Trump's explicit statements, moreover, are not "mainstream viewpoints," unless we define that vague term simply by saying that millions of people agree with those extreme viewpoints.  But guess what other viewpoints became mainstream when fascists made them so?

What is most amusing (but truly not at all amusing) about all of this is that Orwell offered one of the clearest "rules" possible to those who want to communicate through language.  After ending his 1946 essay with what at first looks to be a handy list of simple rules for good writing (the second being "Never use a long word where a short one will do."), he ends with this: "Break any of these rules sooner than say anything outright barbarous."

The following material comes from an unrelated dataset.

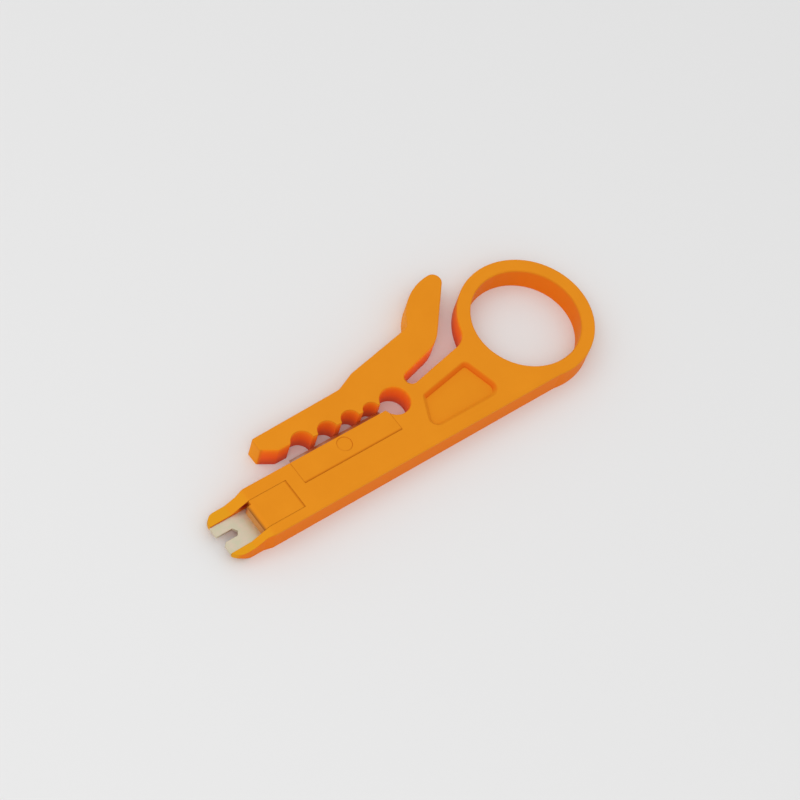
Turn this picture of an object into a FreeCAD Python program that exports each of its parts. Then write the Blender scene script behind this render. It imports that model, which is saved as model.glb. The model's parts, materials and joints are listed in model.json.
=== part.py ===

Again, even though people have over- and misused the word "fascist," fascists are still fascists.  Orwell was indeed quite clear.  It is barbarous to claim, as Hitler did, that "[a]ll great cultures of the past perished only because the originally creative race died out from blood poisoning."  It is also barbarous to sneer at those who accurately describe Trump as a fascist because of his repeated invocations of Hitler's ideas.